Lei operatrice socio-sanitaria part-time, per gestire i tre figli di tredici, otto e tre anni. Lui capo-reparto in un supermercato con orario spezzato. Ma cosa succede se lei si fa male a pochi giorni da un’operazione programmata del bambino più piccolo e lui chiede all’azienda, per un paio di mesi, di venirgli incontro? Il putiferio.
La paradossale vicenda, che sul tema della conciliazione famiglia-lavoro la dice lunga, è successa il mese scorso ad Anna (nome di fantasia), una mamma di Ravenna. A fine agosto, la donna – mentre è in vacanza con il marito e i figli – si rompe una gamba. Mancano pochi giorni all’intervento alle tonsille e adenoidi del figlio minore: “Mio marito, tramite sindacato, ha mandato al suo datore di lavoro la richiesta di entrare per due mesi alle otto anziché alle sei, in modo da riuscire a portare i bambini a scuola, cosa di cui mi sono sempre occupata io. Ha aggiunto la richiesta di non lavorare il martedì pomeriggio, quando mio figlio di mezzo fa il rientro a scuola e alle quattro e mezza è da andare a prendere. Non possiamo contare sui nonni, la gestione dei bambini è sulle mie spalle. Ma in quel momento non potevo, per problemi fisici, pensarci io”.
La risposta dell’azienda è laconica: “Non si può fare”. Non si può fare nonostante, lettera alla mano, la richiesta sia stata avanzata per un motivo reale e valido: infermità temporanea della moglie. “Mio marito, a questo punto, ha chiesto di prendersi un periodo di congedo parentale, che gli spetta di diritto. Ma si è beccato un’altra porta chiusa in faccia: l’azienda si è giustificata dicendo che il congedo andava chiesto con quindici giorni di anticipo, come è scritto sul contratto della categoria alla quale appartiene, che non essendo stato rinnovato, è in linea con la vecchia normativa”.

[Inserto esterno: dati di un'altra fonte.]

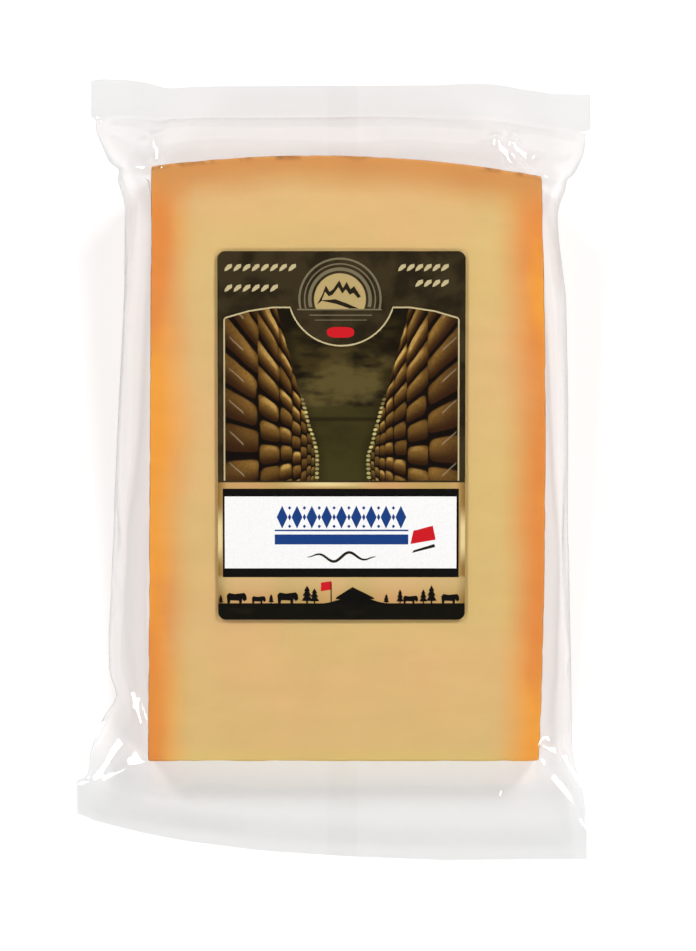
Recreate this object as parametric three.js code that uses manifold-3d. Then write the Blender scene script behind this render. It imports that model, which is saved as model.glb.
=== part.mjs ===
// A wedge of hard mountain cheese in a clear flow-wrap pack with one adhesive label on its front.
// Millimetres. The pack lies on its back: +X runs across the wheel's height, +Y points to the
// wheel's outer rim (the heel), and +Z is up, through the thickness of the wedge to the label side.
// The origin is the centre of the pack's box, on the surface that the pack lies on.
import * as THREE from "three";
import { mergeVertices } from "three/addons/utils/BufferGeometryUtils.js";
import Module from "manifold-3d";

const wasm = await Module();
wasm.setup();

// The wheel that the wedge was cut from.
const WHEEL_RADIUS = 300;
const HEEL_THICKNESS = 30; // across the wedge, at the wheel's outer rim
const TAPER = HEEL_THICKNESS / WHEEL_RADIUS; // thickness lost per millimetre towards the centre

// The cut face of the wedge, in plan.
const HEEL_PEAK = { x: -5, y: 84.2 }; // the rim's highest point
const HEEL_CROWN_RADIUS = 333; // the rim bulges a little across the wheel's height
const SIDE_LEFT = { top: -48.7, bottom: -50.3 };
const SIDE_RIGHT = { top: 55.8, bottom: 56.2, bow: 1.4 };
const CUT_END_Y = -79.2; // the straight cut nearest the wheel's centre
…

Con l’inizio della scuola alle porte, il gesso alla gamba e il bimbo piccolo in convalescenza, Anna e il marito non hanno avuto altra scelta: “Abbiamo dovuto chiamare una baby sitter. Anche perché, nonostante mio marito l’abbia fatto presente, gli orari pomeridiani cambiano di settimana in settimana e non c’è modo di fare un minimo di programmazione familiare”.
Per tenersi stretto il lavoro il marito non ha pensato di protestare oltre: “Davanti al rifiuto di un datore di lavoro, davanti a chi ti dice che non sei l’unico ad avere figli, sei impotente. La modifica di orario chiesta da mio marito, oltretutto per poco tempo, era irrisoria. Avrebbe comunque dato disponibilità a lavorare la sera o di domenica. Ma, impotente, ha dovuto soccombere. E poi ci dicono di fare i figli? La conciliazione, in molti casi, non è possibile”.